Retype the material word for word.

■ Recorded information
============

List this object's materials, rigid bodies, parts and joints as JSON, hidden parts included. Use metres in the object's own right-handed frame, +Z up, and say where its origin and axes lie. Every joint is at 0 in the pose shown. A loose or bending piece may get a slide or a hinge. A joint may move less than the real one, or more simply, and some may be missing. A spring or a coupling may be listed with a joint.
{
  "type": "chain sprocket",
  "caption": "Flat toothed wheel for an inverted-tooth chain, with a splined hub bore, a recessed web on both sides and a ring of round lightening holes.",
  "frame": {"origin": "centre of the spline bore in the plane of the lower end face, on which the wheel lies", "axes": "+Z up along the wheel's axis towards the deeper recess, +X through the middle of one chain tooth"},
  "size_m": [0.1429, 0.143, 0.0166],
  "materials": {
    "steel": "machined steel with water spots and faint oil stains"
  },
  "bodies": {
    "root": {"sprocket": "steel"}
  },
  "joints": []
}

============

■ Output for this exercise
List this object's materials, rigid bodies, parts and joints as JSON, hidden parts included. Use metres in the object's own right-handed frame, +Z up, and say where its origin and axes lie. Every joint is at 0 in the pose shown. A loose or bending piece may get a slide or a hinge. A joint may move less than the real one, or more simply, and some may be missing. A spring or a coupling may be listed with a joint.
{
  "type": "chain sprocket",
  "caption": "Flat toothed wheel for an inverted-tooth chain, with a splined hub bore, a recessed web on both sides and a ring of round lightening holes.",
  "frame": {"origin": "centre of the spline bore in the plane of the lower end face, on which the wheel lies", "axes": "+Z up along the wheel's axis towards the deeper recess, +X through the middle of one chain tooth"},
  "size_m": [0.1429, 0.143, 0.0166],
  "materials": {
    "steel": "machined steel with water spots and faint oil stains"
  },
  "bodies": {
    "root": {"sprocket": "steel"}
  },
  "joints": []
}